Try getting in touch with your local Racing or Fancy Pigeon clubs. Pigeons breed almost all year round and most fanciers just bin the eggs unless it is a pair they specificly want to breed. The eggs are probably a little too big for your young snakes but would no doubt be usfull to you anyway. My own birds lay constantly, but I already have plenty of corvids, gulls, monitors, skinks and rats who would not turn down a fresh egg.


----------



## El Zombo (Mar 7, 2011)

Hi guys,

Thanks for the advice. I knew the Finch season was pretty much over as the lady I usually get eggs from stopped supplying me a little while ago. I was really hoping for some Budgie breeders on here, as I'd been told that they start nesting around October time, although I could well be wrong?

* Gazz - Thanks mate, I've seen the Quail eggs on Ebay. To be honest, they're LOADS cheaper at the local Chinese supermarket (£1.30 per dzn) and they're definitely too big for babies. I use them to feed sub-adult/adult D. Medici's.

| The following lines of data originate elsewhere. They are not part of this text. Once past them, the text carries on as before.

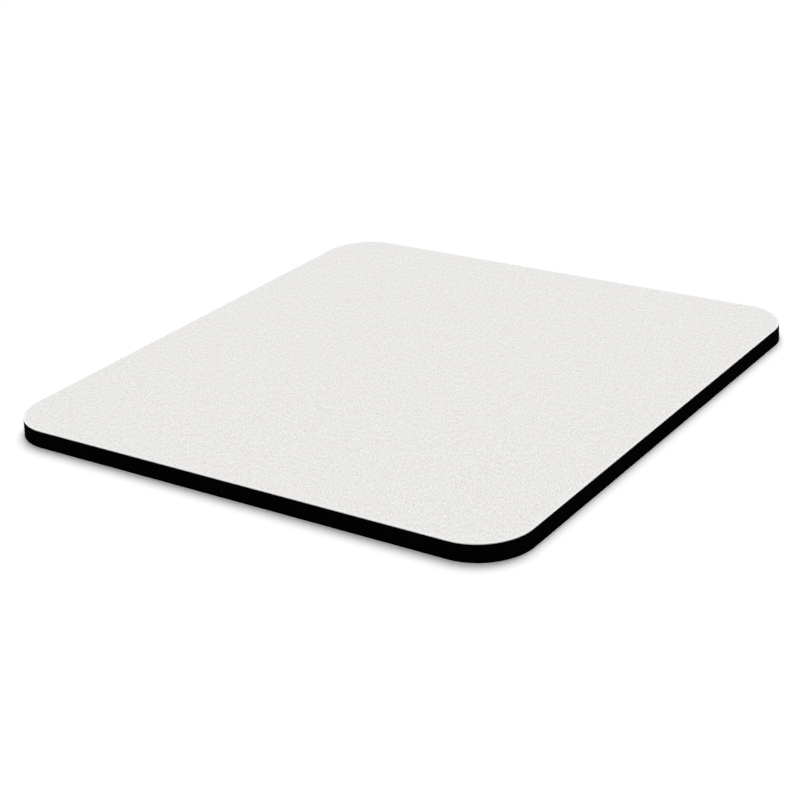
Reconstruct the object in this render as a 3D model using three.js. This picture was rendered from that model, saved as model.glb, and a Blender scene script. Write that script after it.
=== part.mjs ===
// A desk mouse pad: white polyester cloth, bonded by a thin film to a slab of black sponge rubber.
// One die cuts the three layers together, so they follow one outline with round corners.
// Millimetres, +Z up. The origin is the middle of the underside, and +X runs along the longer side.
import * as THREE from "three";
import { toCreasedNormals } from "three/addons/utils/BufferGeometryUtils.js";

// Driving dimensions
const PAD_LENGTH = 215.9;
const PAD_WIDTH = 203.2;
const PAD_THICKNESS = 6.35;
const CORNER_RADIUS = 19.05;
const CLOTH_THICKNESS = 0.3;
const FILM_THICKNESS = 0.1;

// The die enters from the cloth side. It rolls the cloth's cut rim over, and the squeezed sponge
// springs back to a wall that leans in towards the cloth.
const ROLLED_RIM_SHARE = 0.4;
const LEAN_SHARE = 0.05;

// Steps along the curved stretches
const CORNER_STEPS = 24;
const RIM_STEPS = 5;
const CREASE_ANGLE = Math.PI / 6;

// What is left for the sponge, how far its top is set in from its base, and where each layer starts
const SPONGE_THICKNESS = PAD_THICKNESS - CLOTH_THICKNESS - FILM_THICKNESS;
const TOP_INSET = SPONGE_THICKNESS * LEAN_SHARE;
const FILM_BASE = SPONGE_THICKNESS;
const CLOTH_BASE = FILM_BASE + FILM_THICKNESS;

// The four corners, anticlockwise from above, as the signs of their quarter of the plane
const CORNERS = [
  [1, 1],
  [-1, 1],
  [-1, -1],
  [1, -1],
];

const clothMaterial = new THREE.MeshStandardMaterial({
  color: 0xeae9e7,
  roughness: 0.92,
  metalness: 0,
});
const filmMaterial = new THREE.MeshStandardMaterial({
  color: 0x343332,
  roughness: 0.55,
  metalness: 0,
});
const spongeMaterial = new THREE.MeshStandardMaterial({
  color: 0x0c0c0d,
  roughness: 0.96,
  metalness: 0,
});

// One corner's arc of the cut outline, at height z and drawn in by inset.
function cornerArc([signX, signY], quarter, inset, z) {
  const centreX = signX * (PAD_LENGTH / 2 - CORNER_RADIUS);
  const centreY = signY * (PAD_WIDTH / 2 - CORNER_RADIUS);
  const arcRadius = CORNER_RADIUS - inset;
  return Array.from({ length: CORNER_STEPS + 1 }, (_, step) => {
    const angle = ((quarter + step / CORNER_STEPS) * Math.PI) / 2;
    const x = centreX + arcRadius * Math.cos(angle);
    const y = centreY + arcRadius * Math.sin(angle);
    return new THREE.Vector3(x, y, z);
  });
}

// The whole outline as one ring of points, anticlockwise from above.
function outlineRing({ inset, z }) {
  return CORNERS.flatMap((signs, quarter) => cornerArc(signs, quarter, inset, z));
}

// A closed solid through equal rings, given from the lowest to the highest, with flat ends.
function loftSolid(rings) {
  const ringSize = rings[0].length;
  const topStart = (rings.length - 1) * ringSize;
  const indices = [];
  for (let start = 0; start < topStart; start += ringSize) {
    for (let here = 0; here < ringSize; here += 1) {
      const next = (here + 1) % ringSize;
      indices.push(start + here, start + next, start + ringSize + next);
      indices.push(start + here, start + ringSize + next, start + ringSize + here);
    }
  }
  const flatOutline = rings[0].map(({ x, y }) => new THREE.Vector2(x, y));
  for (const [a, b, c] of THREE.ShapeUtils.triangulateShape(flatOutline, [])) {
    indices.push(a, c, b);
    indices.push(topStart + a, topStart + b, topStart + c);
  }
  const solid = new THREE.BufferGeometry().setFromPoints(rings.flat());
  solid.setIndex(indices);
  return toCreasedNormals(solid, CREASE_ANGLE);
}

// The sponge's cut wall leans from the full outline at the base to the cloth's outline at the top.
function spongeSolid() {
  return loftSolid([
    outlineRing({ inset: 0, z: 0 }),
    outlineRing({ inset: TOP_INSET, z: SPONGE_THICKNESS }),
  ]);
}

// The film is cut square.
function filmSolid() {
  return loftSolid([
    outlineRing({ inset: TOP_INSET, z: 0 }),
    outlineRing({ inset: TOP_INSET, z: FILM_THICKNESS }),
  ]);
}

// The cloth's rim rises straight and then rolls over, as a quarter circle, into the flat face.
function clothSolid() {
  const rimRadius = CLOTH_THICKNESS * ROLLED_RIM_SHARE;
  const rolledRings = Array.from({ length: RIM_STEPS + 1 }, (_, step) => {
    const angle = ((step / RIM_STEPS) * Math.PI) / 2;
    return outlineRing({
      inset: TOP_INSET + rimRadius * (1 - Math.cos(angle)),
      z: CLOTH_THICKNESS - rimRadius * (1 - Math.sin(angle)),
    });
  });
  return loftSolid([outlineRing({ inset: TOP_INSET, z: 0 }), ...rolledRings]);
}

// A layer of the laminate, at the height where it starts.
function layer(name, geometry, material, base) {
  const mesh = new THREE.Mesh(geometry, material);
  mesh.name = name;
  mesh.position.z = base;
  return mesh;
}

const mousePad = new THREE.Group();
mousePad.add(layer("sponge_base", spongeSolid(), spongeMaterial, 0));
mousePad.add(layer("adhesive_film", filmSolid(), filmMaterial, FILM_BASE));
mousePad.add(layer("cloth_top", clothSolid(), clothMaterial, CLOTH_BASE));

export default mousePad;
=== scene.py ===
"""A white cloth mouse pad on black sponge rubber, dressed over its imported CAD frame."""

import math

import bpy
import numpy as np
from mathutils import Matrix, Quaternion, Vector
from mathutils.geometry import delaunay_2d_cdt


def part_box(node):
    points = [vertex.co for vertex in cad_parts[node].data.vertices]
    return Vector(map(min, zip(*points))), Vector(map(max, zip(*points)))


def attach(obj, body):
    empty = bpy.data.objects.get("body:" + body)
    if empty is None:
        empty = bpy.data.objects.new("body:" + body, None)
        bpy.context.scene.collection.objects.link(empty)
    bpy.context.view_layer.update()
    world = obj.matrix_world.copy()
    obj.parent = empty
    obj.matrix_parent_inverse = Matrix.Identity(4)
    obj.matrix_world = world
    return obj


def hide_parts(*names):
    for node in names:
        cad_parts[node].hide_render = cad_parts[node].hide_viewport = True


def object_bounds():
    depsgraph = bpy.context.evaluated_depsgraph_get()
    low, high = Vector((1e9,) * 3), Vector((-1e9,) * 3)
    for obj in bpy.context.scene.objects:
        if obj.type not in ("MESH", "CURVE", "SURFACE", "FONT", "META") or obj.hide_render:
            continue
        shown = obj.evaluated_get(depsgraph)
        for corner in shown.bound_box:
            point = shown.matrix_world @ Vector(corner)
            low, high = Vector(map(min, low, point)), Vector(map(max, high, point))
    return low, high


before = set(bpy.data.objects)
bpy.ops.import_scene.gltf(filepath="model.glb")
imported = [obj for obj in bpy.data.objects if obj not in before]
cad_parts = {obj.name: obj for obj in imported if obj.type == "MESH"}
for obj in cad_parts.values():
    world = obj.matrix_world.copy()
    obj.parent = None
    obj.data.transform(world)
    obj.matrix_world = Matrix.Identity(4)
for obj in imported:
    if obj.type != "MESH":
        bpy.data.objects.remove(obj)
cad_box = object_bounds()

MM = 0.001
CORNER_RADIUS = 19.05 * MM

# The cloth's rolled rim and the faint pebbling of its face
ROLLED_RIM_SHARE = 0.4
ROLL_STEPS = 4
FACE_SPACING = 0.75 * MM
PEBBLE_DEPTH = 0.015 * MM
PEBBLE_WAVES = (1.8 * MM, 5.0 * MM)
PEBBLE_FADE = 2.0 * MM
FRAYED_DEPTH = 0.03 * MM
FRAY_WAVES = (0.9 * MM, 4.0 * MM)
# The width of the band along the face's rim that is painted whiter, as a painted highlight
RIM_HIGHLIGHT_WIDTH = 0.6 * MM

# The sponge's cut wall with its torn cells, and the waffle moulded into its underside
WALL_SPACING = 0.5 * MM
WALL_STEPS = 14
CELL_DENT_DEPTH = 0.09 * MM
CELL_DENT_WAVES = (1.1 * MM, 2.6 * MM)
WAFFLE_PITCH = 3.2 * MM
WAFFLE_STEPS = 4
WAFFLE_DEPTH = 0.4 * MM
WAFFLE_FADE = 2.5 * MM

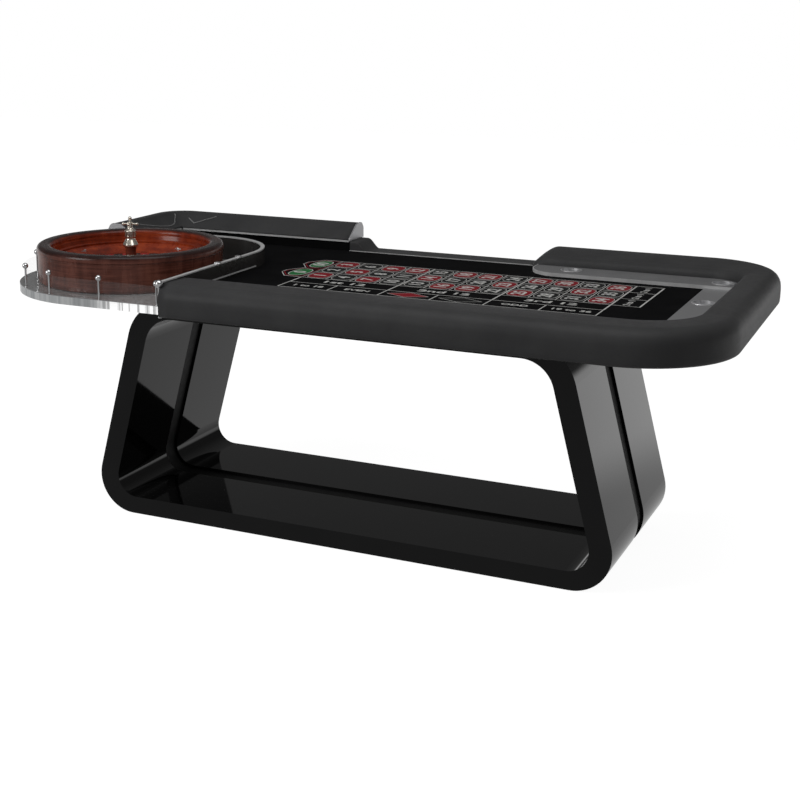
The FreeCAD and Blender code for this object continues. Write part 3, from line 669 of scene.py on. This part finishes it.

* Thanks for that Corvid2e1, the idea of Pigeons hadn't really occurred to me! You're right about them being too big for the younger snakes, but could be a really good bridge for the Juvies, especially if they're quite readily available.

... It would be great to make some potential contacts for next season, so as the ad states, if anyone that reads this knows of any large scale breeders that would be willing to part with very small eggs, please PM me.

Thanks again,


----------



## carlycharlie (Jan 16, 2008)

There's a big bird show this coming Sunday at the Stafford County Show ground - would it be worth a trip out to meet people face to face & seek out new supplies of tiny eggs?

All the finch/canary/budgie societies etc will be there........


----------



## Dee_Williams (Aug 15, 2010)

chinese quail are seriously easy to rear. a bit of extra light over the winter and plenty of food and they will lay like troopers. 
a mate of mine breeds them if you interested in any.


----------



## Shellsfeathers&fur (Jan 18, 2009)

Budgies are normally paired up in February for March/April layings - not October.

You could look in Cage & Aviary that would give you details of bird breeders etc and maybe find one local to you etc.


----------



## gazz (Dec 9, 2006)

El Zombo said:


> * Gazz - Thanks mate, I've seen the Quail eggs on Ebay. To be honest, they're LOADS cheaper at the local Chinese supermarket (£1.30 per dzn) and they're definitely too big for babies. I use them to feed sub-adult/adult D. Medici's.


Just to confirm i'm refering to Chinese painted quail eggs.









Not Japanese quail eggs that are a tad bigger.


----------